Jacobs isn't just a utility player at the cash. Wallace can see him at any linebacker position full-time if need be.
"There are some things Jestin can do from a coverage standpoint that we haven't had at (linebacker) in years past," Wallace said. "Things we've normally turned over completely to our cash player. I think it's opening doors for us defensively.
"You're going to see Jestin Jacobs at the Mike (middle), Will (weak side) and Leo (strong side) positions."
Jacobs' high praise is also echoed by head coach Kirk Ferentz, who sees a similar player arc between Jacobs and Niemann, the 2021 sixth-round pick who made the Los Angles Chargers' 53-man roster this week.
"Niemann is a really good football player," Ferentz said. "He was climbing the ladder, similar to Jestin. But that's how teams continue to be good. You have to have people coming up the ladder. And Jestin's always been a very talented guy. We knew that when we recruited him. He's just playing more comfortably now. And a guy who knows what he's doing."

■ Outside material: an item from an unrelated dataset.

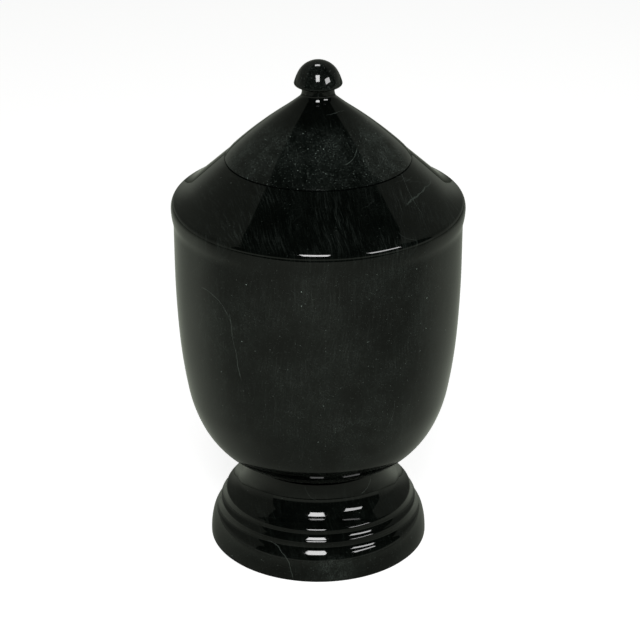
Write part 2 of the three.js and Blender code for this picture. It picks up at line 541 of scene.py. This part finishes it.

From the skinny freshman to the filled-out product he is now, Jacobs thinks he's ready to take the next step as a player — and take on the lofty external expectations those around college football have for Hawkeye linebackers.
The topic of discussion in the linebacker room isn't of the pressure of those expectations, but of upholding the standard. Part of that standard is maximum effort, which Jacobs hopes to display on Saturday.
"It's all just a game," Jacobs said. "I've been playing my whole life so just using that to calm myself down and holding myself accountable to me and my teammates."